From Publishers Weekly

Blacker than noir, this latest novel from the author of L.A. Confidential and The Black Dahlia is set in 1958 and features a dirty LAPD detective with a breathtaking mastery of corruption. Dave Klein, a gangland heavy, USC law grad and police lieutenant, can thread a legal loophole as easily as he slips on brass knuckles. Assigned by the police commissioner to head an investigation into a narc squad payoff source, Klein smells a setup. To save himself, he traces a genealogy of double-dealing that includes incest, institutionalized bribery and police corruption, all going back decades. Ellroy's telegraphic style, which reduces masses of plot information to quick-study shorthand, captures the seamy stream-of-consciousness of this tainted cop and carries the reader from initial repulsion to a fascination that lingers long after the story's last notes have faded away. Ellroy adroitly transfers the manic energy of scat and bebop to this final volume of his tense, lowdown L.A. epic.
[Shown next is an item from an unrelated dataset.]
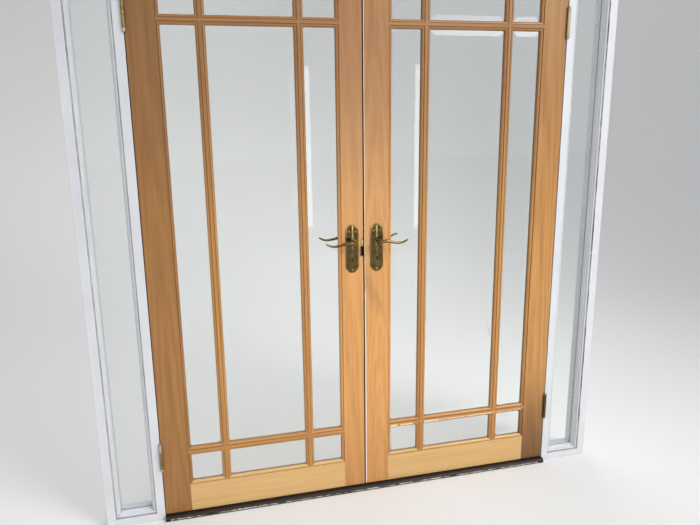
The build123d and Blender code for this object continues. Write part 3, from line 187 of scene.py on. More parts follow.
studio_sweep()
studio_world()
studio_camera()
lamp("key_lamp", (2.6, -3.2, 3.4), aim=(0.0, 0.0, 0.45), size=(2.4, 1.6), power=20.5, spread=60.0)
lamp("strip_lamp", (1.175, -4.2, 1.05), aim=(0.0, 0.0, 1.0), size=(0.5, 1.6), power=14.0)
lamp("fill_lamp", (-3.0, -2.6, 1.0), aim=(0.0, 0.0, 0.8), size=(1.4, 1.2), power=14.0)
lamp("back_lamp", (0.6, 2.6, 3.4), aim=(0.0, 0.0, 0.8), size=(3.0, 1.4), power=36.0, spread=150.0)
bpy.context.scene.view_settings.view_transform = "Standard"

# Frame: softwood posts, jambs, head, sills, stops and sidelight beads under several coats of white gloss. It
# is brushed along each length, cracked along the beads' joints and scuffed low down, and its corners are
# darkened with painted shade.
BRUSH_WIDTH = 1.4 * MM
KNOCK_SIZE = 6.0 * MM
CORNER_SHADE_REACH = 14 * MM
SCUFF_TOP = 0.45
BEAD_JOINTS = (790.5 * MM, 930.5 * MM)
WIDEST_CRACK = 0.9 * MM


def dress(material, *names):
    """Gives CAD nodes a material without touching their meshes."""
    for name in names:
        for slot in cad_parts[name].material_slots:
            slot.material = material


def mark(tree, place, under, hexa, centre, half, ragged=0.2, soft=0.1, strength=1.0, tilt=0.0):
    """Lays a colour over what is under it, in a box given by its centre and half size in millimetres, with an
    edge that is ragged or soft; both are shares of the half size."""
    at = add(tree, "ShaderNodeMapping",
             {"Vector": place, "Location": Vector(centre) * MM, "Rotation": (0.0, tilt, 0.0),
              "Scale": Vector(half) * MM}, vector_type="TEXTURE")
    away = add(tree, "ShaderNodeVectorMath", {0: at}, operation="ABSOLUTE")
    away = add(tree, "ShaderNodeSeparateXYZ", {0: away})
    far = add(tree, "ShaderNodeMath", {0: away.outputs[0], 1: away.outputs[1]}, operation="MAXIMUM")
    far = add(tree, "ShaderNodeMath", {0: far, 1: away.outputs[2]}, operation="MAXIMUM")
    tear = add(tree, "ShaderNodeTexNoise", {"Vector": place, "Scale": 160.0, "Detail": 3.0})
    far = add(tree, "ShaderNodeMath", {0: tear, 1: ragged, 2: far}, operation="MULTIPLY_ADD")
    edge = 1.0 + 0.5 * ragged
    share = add(tree, "ShaderNodeMapRange", {"Value": far, "From Min": edge + soft, "From Max": edge - soft,
                                             "To Min": 0.0, "To Max": strength})
    return add(tree, "ShaderNodeMix", {0: share, 6: under, 7: srgb(hexa)}, data_type="RGBA").outputs[2]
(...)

Moreover, he demonstrates perfect pitch for illegalese, but the hepcat banter never obscures the complex plotting of politics and pre-Miranda rights police work, a combination that here makes most other crime novels seem naive. 40,000 first printing; BOMC alternate.
Copyright 1992 Reed Business Information, Inc.

From Library Journal

Ellroy adeptly leads the reader into the murky, decadent world of Los Angeles in the late 1950s, as seen through the cynical eyes of David Klein, age 42, the commanding officer of the LAPD's vice division. Klein makes up his own rules as he goes along, rules that involve money, mayhem, and murder as necessary. Klein isn't the only one to follow such rules, which apparently are the "norm" for other members of the force as well. But Klein suffers the unthinkable when he becomes the scapegoat so that other officers can protect their own dirty laundry from the probing eyes of federal agents. White Jazz is the last volume of what is known as Ellroy's "L.A. quartet" of crime novels, which includes his previous L.A. Confidential (Mysterious Pr., 1990), The Big Nowhere (Mysterious Pr., 1988), and The Black Dahlia ( LJ 10/15/87). It's disturbing but riveting reading that Ellroy fans will especially enjoy.
-Marlene Lee, Drain Branch Lib., Ore.